I am satisfied the Complainant has shown that I have jurisdiction in this matter. She has shown to me that her dismissal was on the balance of probabilities wholly or mainly related to her pregnancy or related thereto.
In addition, the Complainant has an implied contractual right of fair procedures. If it was the case that the dismissal was performance related then the Respondent should have gone through an engagement process with her well before her probationary period was due to expire outlining what was required of her, what improvements were expected and identifiable objectives she needed to achieve. He should have outlined what assistance he would provide to her in helping her to achieve those objectives and even considered extending the probationary period with the consent of the Complainant. There was no evidence that any of this process was undertaken by the Respondent.
I conclude that compensation is the appropriate form of redress. I considered that the facts of this case are particularly unfair and at the higher end of the scale.
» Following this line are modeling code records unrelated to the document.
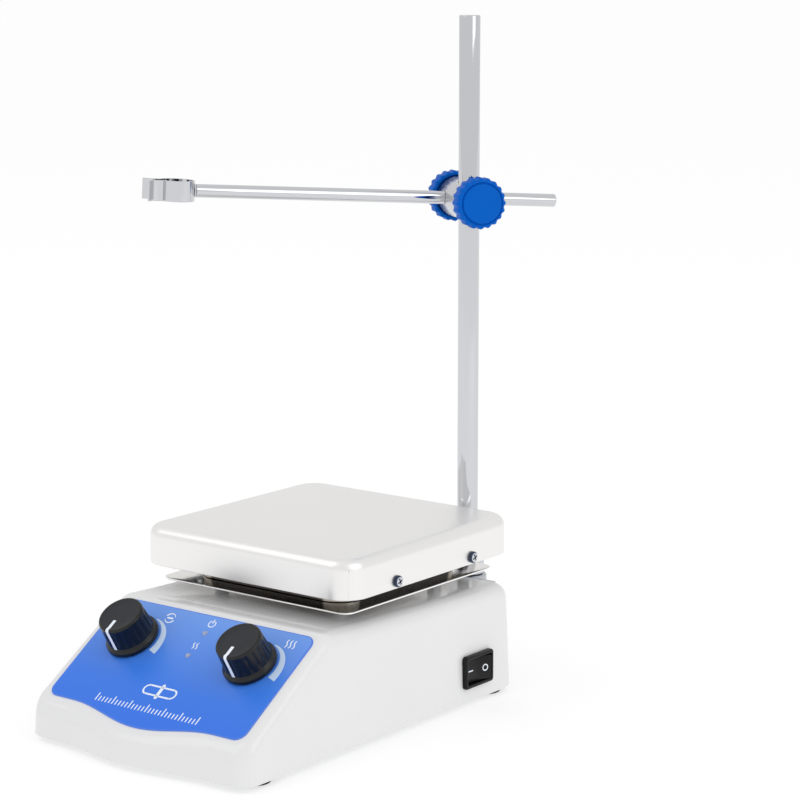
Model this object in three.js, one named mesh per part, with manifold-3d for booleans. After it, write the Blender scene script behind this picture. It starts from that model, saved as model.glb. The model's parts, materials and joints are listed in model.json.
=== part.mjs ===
// Magnetic stirrer with a heating plate, a support rod, a boss head and a spring-clip arm.
// Millimetres, +Z up. Heights in this file count from the bench; the exported group is lowered so
// that its origin is the centre of the plate's top face. Front is -Y, right is +X.
import * as THREE from "three";
import { mergeVertices } from "three/addons/utils/BufferGeometryUtils.js";
import Module from "manifold-3d";

const wasm = await Module();
wasm.setup();

// ---- Driving dimensions ------------------------------------------------------------------------
const GAP = 0.3; // clearance between faces that touch on the real object

const PLATE_SIDE = 120; // hot-plate cover, square
const PLATE_TOP_Z = 82.5;
const PLATE_RIM_Z = 65;
const PLATE_CORNER_R = 12;
const PLATE_EDGE_R = 5;
const COVER_SHEET = 0.9;

const FOOT_H = 2.5;
const CASE_HALF_W = 62; // at the bottom edge
const CASE_REAR_Y = 60;
const CASE_FRONT_Y = -130;
const BULGE_DEPTH = 5.6; // how far the front lip bows out at its middle
const BULGE_HALF_W = 44;
const CASE_CORNER_R = 9;
const CASE_EDGE_R = 7; // rounding between walls and deck
const CASE_WALL = 2.5;
const DRAFT = 0.035; // wall lean, mm per mm
const DECK_Z = 54; // at the crease, where the deck meets the sloping panel
const DECK_FALL = 0.026; // the deck runs down towards the rear, mm per mm

const SLOPE_ANGLE = THREE.MathUtils.degToRad(33.56);
const LABEL_TOP = { y: -74.8, z: 52.6 }; // a point on the sloping panel
const LABEL_HALF_W = 55;
const LABEL_LENGTH = 58.5; // down the slope, at its sides
const LABEL_BULGE = 6;
const LABEL_CORNER_R = 5;
const LABEL_T = 0.4;
const LABEL_LIFT = 0.1; // the film's back stands this far off the panel

const KNOB_X = 33.5;
const KNOB_S = 20.7; // down the slope from the label's top edge
const KNOB_FLANGE_D = 24.2;
const KNOB_TOP_D = 20.4;
const KNOB_H = 15.5;
const LAMP_S = [10.2, 23.3];
const LAMP_D = 3;

const SWITCH = { y: 28.75, z: 16.8, length: 21, height: 15, bezel: 1.8, depth: 13 };
const INLET = { x: -24, z: 27, width: 31, height: 37, bezel: 2.5, depth: 18 };

const TRAY_HALF = 53.6;
const TRAY_Z = 57.3;
const TRAY_T = 0.9;
const HOUSING_HALF = 43.5;
const HOUSING_CORNER_R = 12;
const HOUSING_TOP_Z = 71.2;
const POST_XY = 34; // tray spacers, well inside the tray's edge

const ROD = { x: 27.6, y: 68, d: 9.6, top: 305 };
const BRACKET = { halfW: 20, z0: 22, z1: 48, t: 3, bossR: 9 };
const COLLAR = { r: 7.8, height: 6.4 }; // round lock nut on the bracket
const BOSS_Z = 222;
const ARM_D = 6;
const ARM_LEFT = 125; // from the boss head's middle to the clip end
const ARM_RIGHT = 45;
const CLAMP_AZIMUTH = THREE.MathUtils.degToRad(55); // where the front clamp knob faces, from -Y
const ARM_TILT = THREE.MathUtils.degToRad(3.2); // the clip end is higher
const CLAMP_KNOB_D = 23.4;

// ---- Solid helpers -----------------------------------------------------------------------------
function toSolid(geometry) {
  const bare = geometry.index ? geometry.toNonIndexed() : geometry.clone();
  const points = new THREE.BufferGeometry().setAttribute("position", bare.getAttribute("position"));
  const merged = mergeVertices(points, 1e-4);
  return new wasm.Manifold(
    new wasm.Mesh({
      numProp: 3,
      vertProperties: merged.attributes.position.array,
      triVerts: new Uint32Array(merged.index.array),
    }),
  );
}

function toGeometry(solid) {
  const out = solid.getMesh();
  const geometry = new THREE.BufferGeometry();
  geometry.setAttribute("position", new THREE.BufferAttribute(new Float32Array(out.vertProperties), 3));
  geometry.setIndex(new THREE.BufferAttribute(new Uint32Array(out.triVerts), 1));
  const flat = geometry.toNonIndexed();
  flat.computeVertexNormals();
  return flat;
}

const moved = (solid, x, y, z) => solid.translate([x, y, z]);

function box(x0, x1, y0, y1, z0, z1) {
  const geometry = new THREE.BoxGeometry(x1 - x0, y1 - y0, z1 - z0);
  return moved(toSolid(geometry), (x0 + x1) / 2, (y0 + y1) / 2, (z0 + z1) / 2);
}

// Body of revolution about Z: [radius, height] points, first and last on the axis.
function turned(profile, segments = 24) {
  const points = profile.map(([r, z]) => new THREE.Vector2(r, z));
  const geometry = new THREE.LatheGeometry(points, segments);
  geometry.rotateX(Math.PI / 2);
  return toSolid(geometry);
}

const rod = (radius, z0, z1, segments = 24) =>
  turned([[0, z0], [radius, z0], [radius, z1], [0, z1]], segments);

const tube = (outer, inner, z0, z1, segments = 24) =>
  rod(outer, z0, z1, segments).subtract(rod(inner, z0 - 1, z1 + 1, segments));

// Straight prism of a plan outline between two heights.
function prism(points, z0, z1) {
  const shape = new THREE.Shape(points.map(([x, y]) => new THREE.Vector2(x, y)));
  const geometry = new THREE.ExtrudeGeometry(shape, { depth: z1 - z0, bevelEnabled: false });
  return moved(toSolid(geometry), 0, 0, z0);
}

// Rounded rectangle, anticlockwise, with `steps` chords on each corner.
function roundedRect(halfX, halfY, radius, steps = 4) {
  const points = [];
  const corners = [[1, -1, -90], [1, 1, 0], [-1, 1, 90], [-1, -1, 180]];
  for (const [sx, sy, start] of corners) {
    for (let i = 0; i <= steps; i += 1) {
      const a = THREE.MathUtils.degToRad(start + (90 * i) / steps);
      const cx = sx * (halfX - radius);
      const cy = sy * (halfY - radius);
      points.push([cx + radius * Math.cos(a), cy + radius * Math.sin(a)]);
    }
  }
  return points;
}

// Closed skin through a stack of outlines that have the same number of points, with flat ends
// fanned from a middle point.
function loft(rings, middle) {
  const vertices = [];
  const faces = [];
  const count = rings[0].points.length;
  for (const ring of rings) {
    for (const [x, y] of ring.points) vertices.push(x, y, ring.z);
  }
  for (let k = 0; k + 1 < rings.length; k += 1) {
    for (let i = 0; i < count; i += 1) {
      const j = (i + 1) % count;
      const a = k * count + i;
      const b = k * count + j;
      faces.push(a, b, b + count, a, b + count, a + count);
    }
  }
  const low = vertices.length / 3;
  vertices.push(middle[0], middle[1], rings[0].z);
  const high = low + 1;
  vertices.push(middle[0], middle[1], rings[rings.length - 1].z);
  const last = (rings.length - 1) * count;
  for (let i = 0; i < count; i += 1) {
    const j = (i + 1) % count;
    faces.push(low, j, i, high, last + i, last + j);
  }
  const geometry = new THREE.BufferGeometry();
  geometry.setAttribute("position", new THREE.BufferAttribute(new Float32Array(vertices), 3));
  geometry.setIndex(faces);
  return toSolid(geometry);
}

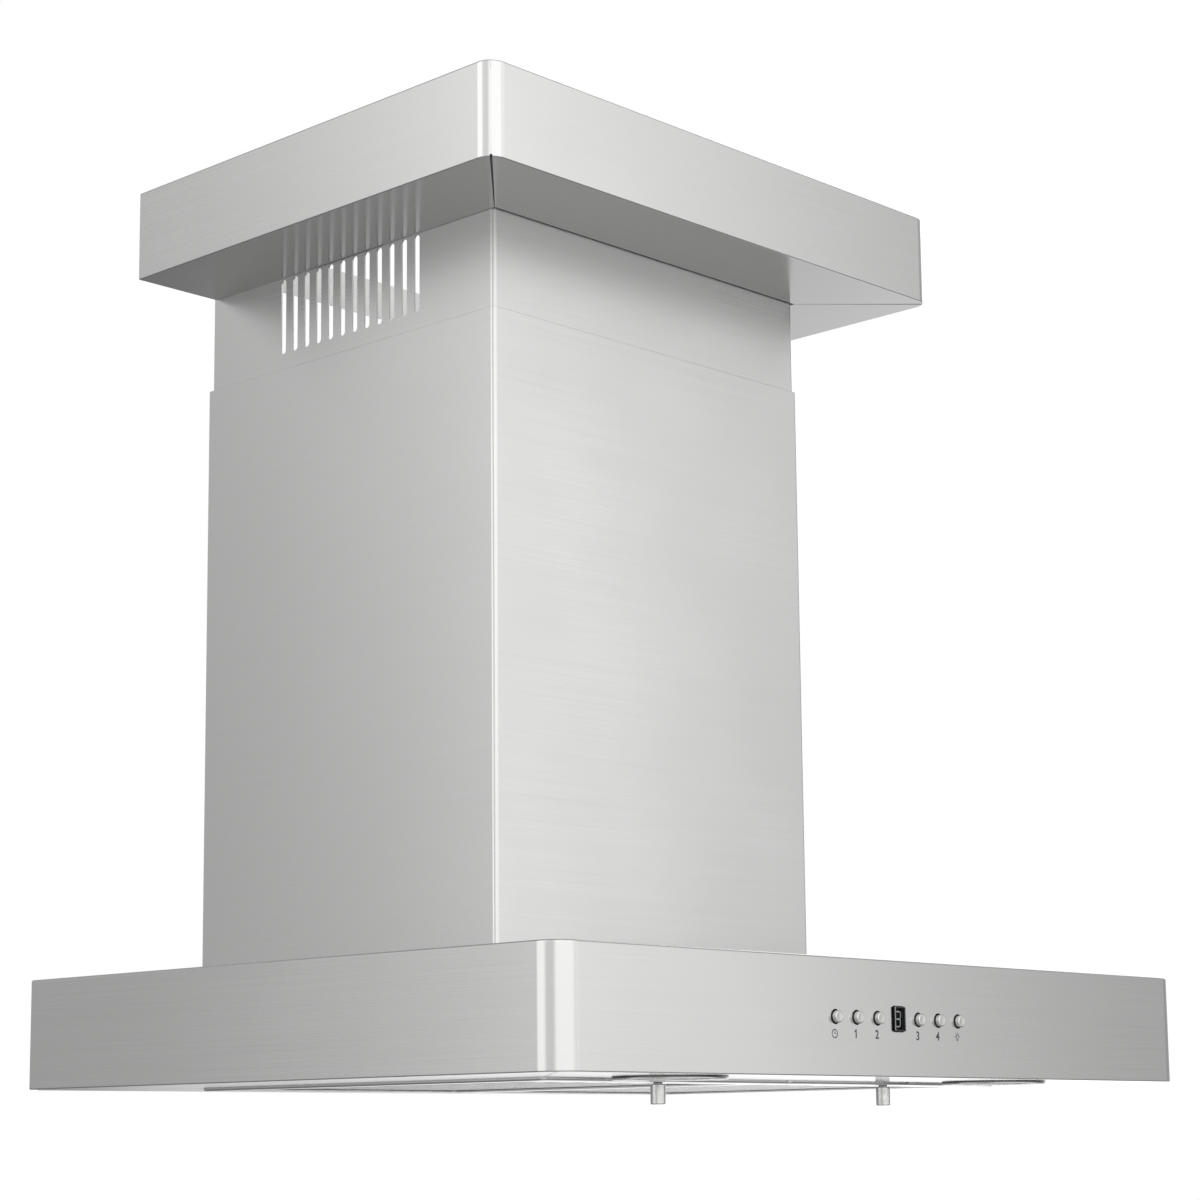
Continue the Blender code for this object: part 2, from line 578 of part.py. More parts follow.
def scroll_outline(shrink=0.0, rise=0.0):
    """Volute in the YZ plane: a spiral from the tongue round to the straight outlet wall."""
    points = []
    steps = 30
    for i in range(steps + 1):
        share = i / steps
        angle = math.radians(75 + 285 * share)
        radius = SCROLL_START_R + (SCROLL_END_R - SCROLL_START_R) * share - shrink
        points.append((AXLE_Y + radius * math.cos(angle), AXLE_Z + radius * math.sin(angle)))
    outlet_top = HOUSING_TOP - SHEET - GAP + rise
    points.append((points[-1][0], outlet_top))
    points.append((points[0][0] + shrink, outlet_top))
    return points


def blower_scroll():
    half = SCROLL_HALF_W
    scroll = prism("blower_scroll", [scroll_outline()], -half, half, "X", GALVANISED)
    inside = scroll_outline(shrink=SHEET, rise=0.01)
    cut(scroll, prism("cut_scroll_inside", [inside], SHEET - half, half - SHEET, "X"))
    cut(scroll, cylinder("cut_scroll_inlet", SCROLL_INLET_R, (0, AXLE_Y, AXLE_Z), 0.2, "X", segments=SEGMENTS))


def impeller():
    """Squirrel-cage wheel: blades between two end rings, on a hub disc that the shaft drives."""
    centre = (0, AXLE_Y, AXLE_Z)
    disc = [(IMPELLER_R - 0.001, 0.001), (IMPELLER_R - 0.001, -0.001), (0.0043, -0.001), (0.0043, 0.001)]
    wheel = turned("impeller", disc, centre, "X", BLACK_PLASTIC, ring=True, segments=48)
    pieces = []
    for tag, level in (("left", -IMPELLER_HALF_W), ("right", IMPELLER_HALF_W)):
        low, high = level - 0.0015, level + 0.0015
        rim = [(IMPELLER_R, high), (IMPELLER_R, low), (IMPELLER_INNER_R, low), (IMPELLER_INNER_R, high)]
        pieces.append(turned(f"piece_rim_{tag}", rim, centre, "X", ring=True, segments=48))
    hub = [(0.012, 0.008), (0.012, -0.004), (0.0043, -0.004), (0.0043, 0.008)]
    pieces.append(turned("piece_hub", hub, centre, "X", ring=True, segments=24))
    middle = (IMPELLER_R + IMPELLER_INNER_R) / 2
    for i in range(BLADES):
        angle = math.tau * i / BLADES
        blade = box(f"piece_blade_{i}", (-IMPELLER_HALF_W, -0.0052, -0.0005), (IMPELLER_HALF_W, 0.0052, 0.0005))
        spoke = Matrix.Rotation(angle, 4, "X") @ Matrix.Translation((0, middle, 0))
        lean = Matrix.Rotation(math.radians(35), 4, "X")
        blade.matrix_world = Matrix.Translation(centre) @ spoke @ lean
        pieces.append(blade)
    join(wheel, pieces)
    shaft_profile = [(0, 0.022), (0.0035, 0.022), (0.004, 0.0215), (0.004, -0.0125), (0, -0.0125)]
    shaft = turned("motor_shaft", shaft_profile, centre, "X", POLISHED, segments=24)
    moves("impeller_spin", centre, [wheel, shaft])


def motor():
    """Motor on the fan's left, inside its inlet, and the three-armed bracket that carries it."""
    centre = (0, AXLE_Y, AXLE_Z)
    can = [
        (0, -0.0130), (0.010, -0.0130), (0.010, -0.0150), (0.033, -0.0155), (0.036, -0.019), (0.036, -0.058),
        (0.033, -0.062), (0.012, -0.063), (0.012, -0.067), (0, -0.067),
    ]
    turned("blower_motor", can, centre, "X", MOTOR_STEEL)
    outer_r, low, high = SCROLL_INLET_R + 0.008, -SCROLL_HALF_W - GAP - 0.002, -SCROLL_HALF_W - GAP
    ring = [(outer_r, high), (outer_r, low), (SCROLL_INLET_R, low), (SCROLL_INLET_R, high)]
    bracket = turned("motor_bracket", ring, centre, "X", GALVANISED, ring=True)
    band = [(0.0393, high), (0.0393, low - 0.003), (0.0363, low - 0.003), (0.0363, high)]
    pieces = [turned("piece_motor_band", band, centre, "X", ring=True)]
    for i in range(3):
        arm = box(f"piece_motor_arm_{i}", (low, 0.0375, -0.005), (high, SCROLL_INLET_R + 0.004, 0.005))
        arm.matrix_world = (
            Matrix.Translation(centre)
            @ Matrix.Rotation(math.radians(90 + 120 * i), 4, "X")
            @ Matrix.Translation(((low + high) / 2, (0.0375 + SCROLL_INLET_R + 0.004) / 2, 0))
        )
        pieces.append(arm)
    join(bracket, pieces)


# Outlet and back-draught damper
def duct_collar():
    base = HOUSING_TOP + GAP
    stop = DAMPER_Z - FLAP_T / 2 - GAP
    profile = [
        (COLLAR_R, base + COLLAR_H), (COLLAR_R, base + SHEET), (COLLAR_R + 0.008, base + SHEET),
        (COLLAR_R + 0.008, base), (COLLAR_R - SHEET, base), (COLLAR_R - SHEET, stop - SHEET),
        (COLLAR_R - 0.0045, stop - SHEET), (COLLAR_R - 0.0045, stop), (COLLAR_R - SHEET, stop),
        (COLLAR_R - SHEET, base + COLLAR_H),
    ]
    collar = turned("duct_collar", profile, (0, COLLAR_Y, 0), finish=BLACK_PLASTIC, ring=True, segments=48)
    rod_hole = cylinder("cut_rod_holes", DAMPER_ROD_R + GAP, (0, COLLAR_Y, DAMPER_Z), 0.2, "X", segments=16)
    cut(collar, rod_hole)
    cylinder("damper_rod", DAMPER_ROD_R, (0, COLLAR_Y, DAMPER_Z), 2 * COLLAR_R, "X", POLISHED, 16)


def damper_flap(name, side, knuckles):
    """Half-round flap on the collar's cross rod; side is -1 for the front flap and 1 for the back one."""
    edge = 0.0033
    reach = math.degrees(math.asin(edge / FLAP_R))
    half_disc = [(x, side * y) for x, y in arc((0, 0), FLAP_R, reach, 180 - reach, 20)]
    outline = [(x, COLLAR_Y + y) for x, y in half_disc]
    flap = prism(name, [outline], DAMPER_Z - FLAP_T / 2, DAMPER_Z + FLAP_T / 2, finish=GALVANISED)
    pieces = []
    for i, x in enumerate(knuckles):
        loops = [arc((COLLAR_Y, DAMPER_Z), r, 0, 345, 23) for r in (KNUCKLE_R, DAMPER_ROD_R + GAP)]
        pieces.append(prism(f"piece_knuckle_{name}_{i}", loops, x - 0.007, x + 0.007, "X"))
        near, far = sorted((COLLAR_Y + side * 0.0022, COLLAR_Y + side * 0.0045))
        low = (x - 0.007, near, DAMPER_Z - FLAP_T / 2)
        pieces.append(box(f"piece_leaf_{name}_{i}", low, (x + 0.007, far, DAMPER_Z + FLAP_T / 2)))
    join(flap, pieces)
    moves(f"{name}_hinge", (0, COLLAR_Y, DAMPER_Z), [flap])


# Chimney and crown
def cover_outline(width, depth, back, hem):
    """Plan section of a three-sided sheet cover, open at the wall, with an optional hem at each back edge."""
    def path(inset):
        x, front, r = width / 2 - inset, back - depth + inset, CHIMNEY_R - inset
        rear = back if not (inset and hem) else back - inset
        bends = [*arc((-x + r, front + r), r, 180, 270, 4), *arc((x - r, front + r), r, 270, 360, 4)]
        left = [(-width / 2 + hem, rear)] if hem else []
        right = [(width / 2 - hem, rear)] if hem else []
        return [*left, (-x, rear), *bends, (x, rear), *right]

    return [*path(0.0), *reversed(path(SHEET))]


def slot_outline(y):
    r = VENT_W / 2
    return [*arc((y, VENT_TOP - r), r, 0, 180), *arc((y, VENT_BOTTOM + r), r, 180, 360)]


def chimney():
    foot = TOP_Z + GAP
    prism("outer_chimney", [cover_outline(OUTER_W, OUTER_D, 0.0, 0.012)], foot, OUTER_TOP, finish=BRUSHED)
    guide_w, guide_d = OUTER_W - 2 * (SHEET + GAP), OUTER_D - SHEET - GAP - 0.0013
    guide = cover_outline(guide_w, guide_d, -0.0013, 0.0)
    prism("chimney_guide", [guide], foot, foot + 0.012, finish=GALVANISED)
    inner = prism(
        "inner_chimney", [cover_outline(INNER_W, INNER_D, INNER_BACK, 0.0)], INNER_BOTTOM, INNER_TOP, finish=BRUSHED
    )
    for i in range(VENT_COUNT):
        slot = slot_outline(VENT_FIRST_Y + i * VENT_PITCH)
        cut(inner, prism(f"cut_vent_{i}", [slot], -0.2, 0.2, "X"))
    cut(inner, cylinder("cut_chimney_screws", 0.0023, (0, -0.022, 0.560), 0.4, "X", segments=16))
    return inner


def wall_bracket():
    """Strip on the wall near the ceiling, with an ear inside each wall of the inner cover."""
    half, low, high = INNER_W / 2 - SHEET - 0.0005, 0.545, 0.573
    bracket = box("chimney_wall_bracket", (-half, -0.002, low), (half, 0.0, high), GALVANISED)
    left = box("piece_ear_left", (-half, -0.040, low), (SHEET - half, -0.001, high))
    right = box("piece_ear_right", (half - SHEET, -0.040, low), (half, -0.001, high))
    join(bracket, [left, right])
    cut(bracket, cylinder("cut_ear_screws", 0.0022, (0, -0.022, 0.560), 0.4, "X", segments=16))
    for tag, x in (("left", -BRACKET_HOLE_X), ("right", BRACKET_HOLE_X)):
        cut(bracket, cylinder(f"cut_bracket_hole_{tag}", FIXING_R, (x, 0, (low + high) / 2), 0.01, "Y"))
    made = [bracket]
    for side, sign in (("left", -1), ("right", 1)):
        face = INNER_W / 2 + GAP
        profile = [
            (0, face + 0.0022), (0.0025, face + 0.0021), (0.0038, face + 0.0010), (0.004, face), (0.0018, face),
            (0.0018, face - 0.008), (0, face - 0.008),
        ]
        screw = turned(f"chimney_screw_{side}", profile, (0, 0, 0), "X", POLISHED, segments=16)
        turn = Matrix.Rotation(math.pi if sign < 0 else 0.0, 4, "Z")
        screw.matrix_world = Matrix.Translation((0, -0.022, 0.560)) @ turn @ along("X").to_4x4()
        made.append(screw)
    return made


def crown():
    """Three mitred lengths of moulding round the top of the chimney, and the angles that hold them."""
    hole_x, hole_y = INNER_W / 2 + CROWN_GAP, INNER_BACK - INNER_D - CROWN_FRONT_GAP
    regions = mitre_regions((hole_x, hole_y), (CROWN_W / 2, -CROWN_D), GAP)
    low, high = CROWN_Z, CROWN_TOP
    hole = prism("cut_crown_hole", [rectangle(-hole_x, hole_y, hole_x, 0.05)], low - 0.01, low + 0.02)
    inside = plan_outline(CROWN_W, CROWN_D, CROWN_R, SHEET, back=0.02)
    hollow = prism("cut_crown_inside", [inside], low + SHEET, high - SHEET)
    mouth = rectangle(CROWN_HEM - CROWN_W / 2, CROWN_HEM - CROWN_D, CROWN_W / 2 - CROWN_HEM, 0.05)
    top = prism("cut_crown_top", [mouth], high - 0.01, high + 0.01)
    made = []
    for side, region in regions.items():
        outline = plan_outline(CROWN_W, CROWN_D, CROWN_R, back=CROWN_BACK)
        piece = prism(f"crown_{side}", [outline], low, high, finish=BRUSHED)
        keep(piece, prism(f"region_crown_{side}", [region], low - 0.01, high + 0.01))
        cut(piece, hole, hollow, top)
        made.append(piece)
    floor = CROWN_Z + SHEET + GAP
    x, y = INNER_W / 2 + GAP, INNER_BACK - INNER_D - GAP
    legs = {
        "left": ((-x - 0.001, -0.180, floor), (-x, -0.110, floor + 0.015), (-x - 0.015, -0.180, floor)),
        "right": ((x, -0.180, floor), (x + 0.001, -0.110, floor + 0.015), (x + 0.015, -0.110, floor)),
        "front": ((-0.035, y - 0.001, floor), (0.035, y, floor + 0.015), (-0.035, y - 0.015, floor)),
    }
    for side, (leg_low, leg_high, toe) in legs.items():
        angle = box(f"crown_bracket_{side}", leg_low, leg_high, GALVANISED)
        ends = [Vector(leg_low), Vector(leg_high), Vector(toe)]
        foot_low = [min(end[k] for end in ends) for k in range(2)]
        foot_high = [max(end[k] for end in ends) for k in range(2)]
        foot = box(f"piece_toe_{side}", (*foot_low, floor), (*foot_high, floor + SHEET))
        made.append(join(angle, [foot]))
    return made


def upper_chimney():
    moves("chimney_slide", (0, 0, OUTER_TOP), [chimney(), *wall_bracket(), *crown()])


def hangers():
    """Rail screwed to the wall, and the hook on the blower housing that drops over it."""
    rail = box("hanger_rail", (-0.120, -0.002, 0.215), (0.120, 0.0, 0.265), GALVANISED)
    ledge = box("piece_rail_ledge", (-0.120, -0.012, 0.255), (0.120, -0.001, 0.257))
    upstand = box("piece_rail_upstand", (-0.120, -0.012, 0.255), (0.120, -0.010, 0.270))
    join(rail, [ledge, upstand])
    for tag, x in (("left", -RAIL_HOLE_X), ("right", RAIL_HOLE_X)):
        cut(rail, cylinder(f"cut_rail_hole_{tag}", FIXING_R, (x, 0, RAIL_HOLE_Z), 0.01, "Y"))
    plate_y = HOUSING_BACK + GAP
    hook = box("hanger_hook", (-0.100, plate_y, 0.225), (0.100, plate_y + 0.002, 0.285), GALVANISED)
    shelf = box("piece_hook_shelf", (-0.100, plate_y, 0.283), (0.100, -0.005, 0.285))
    drop = box("piece_hook_drop", (-0.100, -0.0075, 0.262), (0.100, -0.005, 0.285))
    join(hook, [shelf, drop])


canopy_shell()
canopy_rims()
canopy_back()
filters()
lamp("left", -LAMP_X)
lamp("right", LAMP_X)
controls()
electrics()
blower_housing()
blower_scroll()
impeller()
motor()
duct_collar()
damper_flap("damper_flap_front", -1, (-0.045, 0.045))
damper_flap("damper_flap_back", 1, (-0.020, 0.020))
upper_chimney()
hangers()
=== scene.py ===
"""Looks of the chimney range hood: brushed steel sheet work, controls, lamps, filters and the parts inside.

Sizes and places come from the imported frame, in metres: +X to the hood's right, -Y into the room, +Z up."""

import json
import math

import bmesh
import bpy
from mathutils import Matrix, Vector

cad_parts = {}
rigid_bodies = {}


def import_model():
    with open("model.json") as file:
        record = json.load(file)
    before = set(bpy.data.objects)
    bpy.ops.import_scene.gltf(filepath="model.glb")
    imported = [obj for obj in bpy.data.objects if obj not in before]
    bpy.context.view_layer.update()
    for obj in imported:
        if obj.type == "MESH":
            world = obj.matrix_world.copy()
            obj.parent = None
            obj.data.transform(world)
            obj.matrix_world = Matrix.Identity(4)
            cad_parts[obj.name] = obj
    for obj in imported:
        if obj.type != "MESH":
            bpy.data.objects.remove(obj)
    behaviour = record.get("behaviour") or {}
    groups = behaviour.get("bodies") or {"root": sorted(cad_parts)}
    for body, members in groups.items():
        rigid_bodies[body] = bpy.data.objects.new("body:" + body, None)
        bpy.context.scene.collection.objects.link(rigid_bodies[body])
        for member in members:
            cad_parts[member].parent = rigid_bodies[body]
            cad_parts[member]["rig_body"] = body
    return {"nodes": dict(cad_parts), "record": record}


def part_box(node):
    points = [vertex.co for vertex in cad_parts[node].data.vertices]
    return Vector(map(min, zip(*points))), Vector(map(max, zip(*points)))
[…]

The object of compensation is to make reparation fully for the loss suffered by a dismissed employee.
The Complainant’s salary with the Respondent was a gross income of €28,184.00 per year. Her evidence was that she suffered financial loss arising from her unfair dismissal. This qualifies her for redress under section 7 (1)(c)(i) of the Act.
I note the Complainant has not secured employment at the date of the hearing. Her evidence was that it was the Respondent’s conduct that led her to leave the retail pharmacy industry. She was hoping to find work following the hearing. I found her evidence to be credible as regards same and I have taken same into account in the quantum awarded.
The statutory maximum of 104 weeks remuneration is the limit of compensation that I can award in this case.
Applying Section 7(2)(a) of the Act and to be just and equitable in the circumstances of this case, I award the Complainant compensation of seventy-six weeks remuneration amounting to €40,000.00. This amount is taxable in accordance with the normal Revenue rules on termination of employment.
Section 8 of the Unfair Dismissals Acts, 1977 – 2015 requires that I make a decision in relation to the unfair dismissal claim consisting of a grant of redress in accordance with section 7 of the 1977 Act.
The complaint is well founded.
I award the Complainant circa seventy-six weeks remuneration amounting to €40,000.00.
Dated: June 10th 2020
Workplace Relations Commission Adjudication Officer: Marguerite Buckley
Pregnancy related dismissal. Less than 12 months service. Section 7(2)(a) of the Unfair Dismissal Act 1977.